[BEGIN]

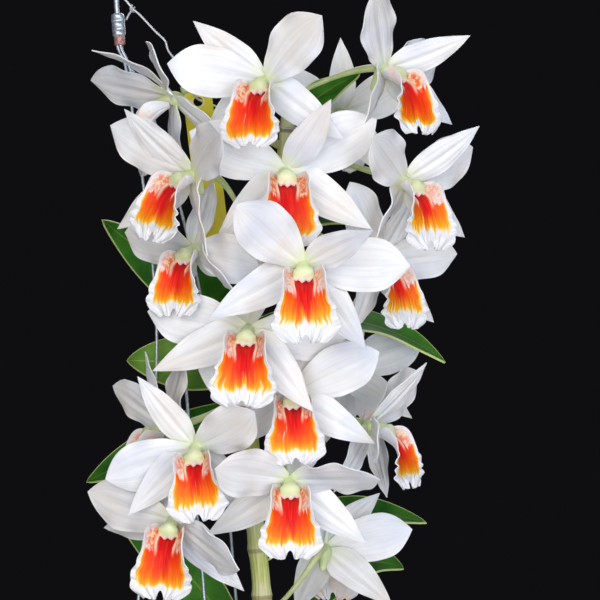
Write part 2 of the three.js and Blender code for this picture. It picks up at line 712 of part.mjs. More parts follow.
// The hook with the crimped sleeve that grips the three wires from above
function hookGeometry() {
  const middle = hookInnerRadius + hookWireRadius;
  const arc = hookAngles.map((angle) => [
    middle * Math.cos(degrees(angle)), 0, middle * Math.sin(degrees(angle)) - hookInnerRadius,
  ]);
  const shank = [[sleeveX, 0, sleeveTopZ - 2], [1.6, 0, -33], [2.2, 0, -25.5]];
  const curve = smoothCurve([...shank, ...arc]);
  const wire = barGeometry(curve, () => hookWireRadius, 6, 18, false);
  const profile = [
    [0, 0], [sleeveRadius, 0], [sleeveRadius, -sleeveLength], [sleeveCollarRadius, -sleeveLength],
    [sleeveCollarRadius, -sleeveLength - sleeveCollarLength],
    [sleeveBore, -sleeveLength - sleeveCollarLength],
    [sleeveBore, -sleeveSolid], [0, -sleeveSolid],
  ].reverse();
  const sleeve = new THREE.LatheGeometry(profile.map(([r, z]) => new THREE.Vector2(r, z)), 12);
  sleeve.rotateX(Math.PI / 2);
  sleeve.rotateY(-sleeveTilt);
  sleeve.translate(sleeveX, 0, sleeveTopZ);
  return fuse([wire, sleeve]);
}

function tieWireGeometry() {
  const curve = smoothCurve(tieWireLine);
  const wire = barGeometry(curve, () => tieWireRadius, 4, (tieWireLine.length - 1) * 2, false);
  return fuse([wire, barGeometry(smoothCurve(tieWireTail), () => tieWireRadius, 5, 3)]);
}

// The plain tag, with round corners and the hole that the tie wire passes through
function tagGeometry() {
  const [half, corner] = [tagWidth / 2, tagCornerRadius];
  const outline = new THREE.Shape();
  outline.absarc(half - corner, -corner, corner, 0, Math.PI / 2);
  outline.absarc(corner - half, -corner, corner, Math.PI / 2, Math.PI);
  outline.absarc(corner - half, corner - tagLength, corner, Math.PI, 1.5 * Math.PI);
  outline.absarc(half - corner, corner - tagLength, corner, 1.5 * Math.PI, 2 * Math.PI);
  const hole = new THREE.Path();
  hole.absarc(0, -tagHoleDrop, tagHoleRadius, 0, 2 * Math.PI, true);
  outline.holes.push(hole);
  const settings = { depth: tagThickness, bevelEnabled: false, curveSegments: 4 };
  const tag = new THREE.ExtrudeGeometry(outline, settings);
  tag.translate(0, 0, -tagThickness / 2);
  tag.rotateX(Math.PI / 2);
  tag.rotateY(-degrees(tagLean));
  return tag.translate(...tagTop);
}

const root = new THREE.Group();

function add(name, geometry, material, matrix) {
  const mesh = new THREE.Mesh(geometry, material);
  mesh.name = name;
  if (matrix) mesh.applyMatrix4(matrix);
  root.add(mesh);
}

const petalWhite = finish('#f3f4f7', 0.45);
const lipOrange = finish('#f2641c', 0.45);
const caneGreen = finish('#93a14a', 0.5);
const leafGreen = finish('#2c5c22', 0.4);

blooms.forEach((bloom) => {
  const matrix = bloomMatrix(bloom);
  add(`bloom_${bloom.name}_tepals`, tepalsGeometry(bloom), petalWhite, matrix);
  add(`bloom_${bloom.name}_lip`, lipGeometry(bloom.size), lipOrange, matrix);
});
add('flowering_cane', fuse([caneGeometry(flowerCaneLine), ...blooms.map(stalkGeometry)]), caneGreen);
backCaneLines.forEach((line, i) => add(`back_cane_${i + 1}`, caneGeometry(line), caneGreen));
leaves.forEach((leaf, i) => add(`leaf_${i + 1}`, leafGeometry(leaf), leafGreen));
add('pot', potGeometry(), finish('#b5623c', 0.85));
add('bark', barkGeometry(), finish('#5a3d28', 0.95));
hangerWires.forEach((wire, i) => {
  add(`hanger_wire_${i + 1}`, hangerWireGeometry(wire), finish('#8f97a3', 0.4, 0.9));
});
add('hanger_hook', hookGeometry(), finish('#8f97a3', 0.4, 0.9));
add('tie_wire', tieWireGeometry(), finish('#a9adb3', 0.45, 0.9));
add('tag', tagGeometry(), finish('#e6c71d', 0.5));

export default root;
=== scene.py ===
"""Looks of a hanging dendrobium orchid in a clay pot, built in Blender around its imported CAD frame.

Sizes are in millimetres in this file and become metres where a mesh is made. The origin is the point
inside the hanger's hook that rests on its rail, +Z is up and the blooms face -Y.
"""

from __future__ import annotations

import logging
import math
import random
from dataclasses import dataclass
from enum import Enum
from typing import Callable

import bmesh
import bpy
import numpy as np
from mathutils import Matrix, Vector

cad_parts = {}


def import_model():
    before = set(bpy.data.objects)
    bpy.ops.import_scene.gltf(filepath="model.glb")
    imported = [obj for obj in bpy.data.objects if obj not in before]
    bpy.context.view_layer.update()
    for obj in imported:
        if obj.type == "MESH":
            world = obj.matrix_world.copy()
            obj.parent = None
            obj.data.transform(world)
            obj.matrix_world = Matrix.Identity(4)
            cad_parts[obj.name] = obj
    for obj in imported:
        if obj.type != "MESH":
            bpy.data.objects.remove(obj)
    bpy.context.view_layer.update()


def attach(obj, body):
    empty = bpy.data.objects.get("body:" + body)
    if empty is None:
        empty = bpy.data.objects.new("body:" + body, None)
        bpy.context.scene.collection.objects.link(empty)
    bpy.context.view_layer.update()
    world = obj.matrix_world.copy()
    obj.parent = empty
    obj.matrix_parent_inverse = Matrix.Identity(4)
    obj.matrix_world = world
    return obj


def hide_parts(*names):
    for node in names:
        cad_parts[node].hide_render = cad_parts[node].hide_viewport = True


log = logging.getLogger("orchid")

MM = 0.001

Array = np.ndarray
Point = tuple[float, float, float]
Socket = bpy.types.NodeSocket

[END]

WHAT IS BEING ASKED: Please reproduce the entire listing, exactly as shown.

EXERCISE RESPONSE:
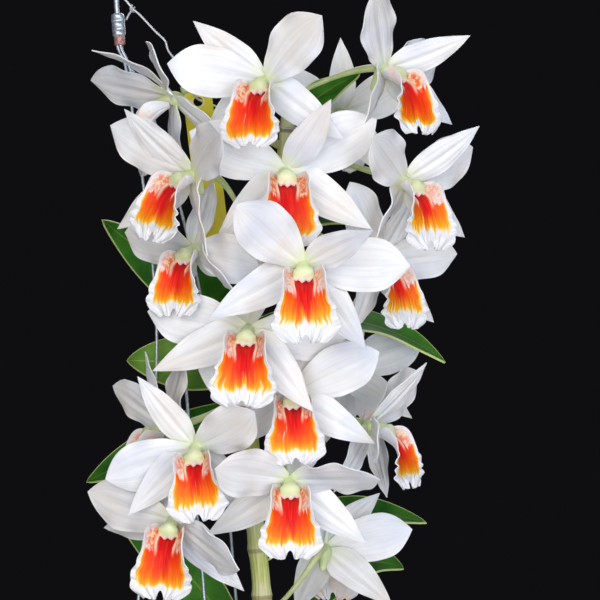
Write part 2 of the three.js and Blender code for this picture. It picks up at line 712 of part.mjs. More parts follow.
// The hook with the crimped sleeve that grips the three wires from above
function hookGeometry() {
  const middle = hookInnerRadius + hookWireRadius;
  const arc = hookAngles.map((angle) => [
    middle * Math.cos(degrees(angle)), 0, middle * Math.sin(degrees(angle)) - hookInnerRadius,
  ]);
  const shank = [[sleeveX, 0, sleeveTopZ - 2], [1.6, 0, -33], [2.2, 0, -25.5]];
  const curve = smoothCurve([...shank, ...arc]);
  const wire = barGeometry(curve, () => hookWireRadius, 6, 18, false);
  const profile = [
    [0, 0], [sleeveRadius, 0], [sleeveRadius, -sleeveLength], [sleeveCollarRadius, -sleeveLength],
    [sleeveCollarRadius, -sleeveLength - sleeveCollarLength],
    [sleeveBore, -sleeveLength - sleeveCollarLength],
    [sleeveBore, -sleeveSolid], [0, -sleeveSolid],
  ].reverse();
  const sleeve = new THREE.LatheGeometry(profile.map(([r, z]) => new THREE.Vector2(r, z)), 12);
  sleeve.rotateX(Math.PI / 2);
  sleeve.rotateY(-sleeveTilt);
  sleeve.translate(sleeveX, 0, sleeveTopZ);
  return fuse([wire, sleeve]);
}

function tieWireGeometry() {
  const curve = smoothCurve(tieWireLine);
  const wire = barGeometry(curve, () => tieWireRadius, 4, (tieWireLine.length - 1) * 2, false);
  return fuse([wire, barGeometry(smoothCurve(tieWireTail), () => tieWireRadius, 5, 3)]);
}

// The plain tag, with round corners and the hole that the tie wire passes through
function tagGeometry() {
  const [half, corner] = [tagWidth / 2, tagCornerRadius];
  const outline = new THREE.Shape();
  outline.absarc(half - corner, -corner, corner, 0, Math.PI / 2);
  outline.absarc(corner - half, -corner, corner, Math.PI / 2, Math.PI);
  outline.absarc(corner - half, corner - tagLength, corner, Math.PI, 1.5 * Math.PI);
  outline.absarc(half - corner, corner - tagLength, corner, 1.5 * Math.PI, 2 * Math.PI);
  const hole = new THREE.Path();
  hole.absarc(0, -tagHoleDrop, tagHoleRadius, 0, 2 * Math.PI, true);
  outline.holes.push(hole);
  const settings = { depth: tagThickness, bevelEnabled: false, curveSegments: 4 };
  const tag = new THREE.ExtrudeGeometry(outline, settings);
  tag.translate(0, 0, -tagThickness / 2);
  tag.rotateX(Math.PI / 2);
  tag.rotateY(-degrees(tagLean));
  return tag.translate(...tagTop);
}

const root = new THREE.Group();

function add(name, geometry, material, matrix) {
  const mesh = new THREE.Mesh(geometry, material);
  mesh.name = name;
  if (matrix) mesh.applyMatrix4(matrix);
  root.add(mesh);
}

const petalWhite = finish('#f3f4f7', 0.45);
const lipOrange = finish('#f2641c', 0.45);
const caneGreen = finish('#93a14a', 0.5);
const leafGreen = finish('#2c5c22', 0.4);

blooms.forEach((bloom) => {
  const matrix = bloomMatrix(bloom);
  add(`bloom_${bloom.name}_tepals`, tepalsGeometry(bloom), petalWhite, matrix);
  add(`bloom_${bloom.name}_lip`, lipGeometry(bloom.size), lipOrange, matrix);
});
add('flowering_cane', fuse([caneGeometry(flowerCaneLine), ...blooms.map(stalkGeometry)]), caneGreen);
backCaneLines.forEach((line, i) => add(`back_cane_${i + 1}`, caneGeometry(line), caneGreen));
leaves.forEach((leaf, i) => add(`leaf_${i + 1}`, leafGeometry(leaf), leafGreen));
add('pot', potGeometry(), finish('#b5623c', 0.85));
add('bark', barkGeometry(), finish('#5a3d28', 0.95));
hangerWires.forEach((wire, i) => {
  add(`hanger_wire_${i + 1}`, hangerWireGeometry(wire), finish('#8f97a3', 0.4, 0.9));
});
add('hanger_hook', hookGeometry(), finish('#8f97a3', 0.4, 0.9));
add('tie_wire', tieWireGeometry(), finish('#a9adb3', 0.45, 0.9));
add('tag', tagGeometry(), finish('#e6c71d', 0.5));

export default root;
=== scene.py ===
"""Looks of a hanging dendrobium orchid in a clay pot, built in Blender around its imported CAD frame.

Sizes are in millimetres in this file and become metres where a mesh is made. The origin is the point
inside the hanger's hook that rests on its rail, +Z is up and the blooms face -Y.
"""

from __future__ import annotations

import logging
import math
import random
from dataclasses import dataclass
from enum import Enum
from typing import Callable

import bmesh
import bpy
import numpy as np
from mathutils import Matrix, Vector

cad_parts = {}


def import_model():
    before = set(bpy.data.objects)
    bpy.ops.import_scene.gltf(filepath="model.glb")
    imported = [obj for obj in bpy.data.objects if obj not in before]
    bpy.context.view_layer.update()
    for obj in imported:
        if obj.type == "MESH":
            world = obj.matrix_world.copy()
            obj.parent = None
            obj.data.transform(world)
            obj.matrix_world = Matrix.Identity(4)
            cad_parts[obj.name] = obj
    for obj in imported:
        if obj.type != "MESH":
            bpy.data.objects.remove(obj)
    bpy.context.view_layer.update()


def attach(obj, body):
    empty = bpy.data.objects.get("body:" + body)
    if empty is None:
        empty = bpy.data.objects.new("body:" + body, None)
        bpy.context.scene.collection.objects.link(empty)
    bpy.context.view_layer.update()
    world = obj.matrix_world.copy()
    obj.parent = empty
    obj.matrix_parent_inverse = Matrix.Identity(4)
    obj.matrix_world = world
    return obj


def hide_parts(*names):
    for node in names:
        cad_parts[node].hide_render = cad_parts[node].hide_viewport = True


log = logging.getLogger("orchid")

MM = 0.001

Array = np.ndarray
Point = tuple[float, float, float]
Socket = bpy.types.NodeSocket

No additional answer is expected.